Karenanya, upaya itu baru diputuskan bakal ditempuh setelah Ahok sudah lebih dari sembilan bulan menjalani masa pemenjaraan.
"Bikin PK kan tak gampang, maksudnya mesti benar-benar dipelajari juga, banyak hal lah yang melatarbelakangi," tuturnya.
Josefina mengakui, tidak ada strategi khusus setelah kliennya mengajukan permohonan Peninjauan Kembali kasus penodaan agama ke MA.
"Sebetulnya tak ada strategi apa-apa, cuma karena berkembang dalam pembicaraan saja," ujarnya.
Pembicaraan yang dimaksud Josefina antara Ahok dengan kuasa hukumnya. Ahok menunjuk Law Firm Fifi Lety Indra untuk menangani kasus hukumnya.
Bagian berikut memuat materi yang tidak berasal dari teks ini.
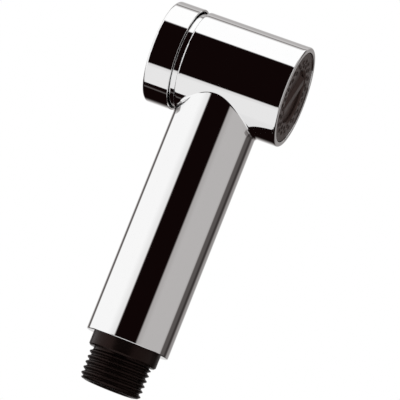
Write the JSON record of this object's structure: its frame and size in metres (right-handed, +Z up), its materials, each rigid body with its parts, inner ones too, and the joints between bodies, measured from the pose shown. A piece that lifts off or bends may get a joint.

Untuk diketahui, kasus penodaan agama Ahok bergulir selama masa Pemilihan Kepala Daerah DKI Jakarta 2017. Dalam kasus itu, hakim Pengadilan Negeri Jakarta Utara memvonisnya 2 tahun penjara.
Karena urung banding, Ahok langsung dimasukkan dalam penjara di Rumah Tahanan Mako Brimob, Kelapa Dua Depok, 10 Mei 2017.
Sehari sebelumnya, seusai menjalani sidang vonis, Ahok sempat dibawa ke Lembaga Pemasyarakatan Cipinang. Ia baru dipindahkan ke Rutan Mako Brimob pada Rabu (10/5) dini hari.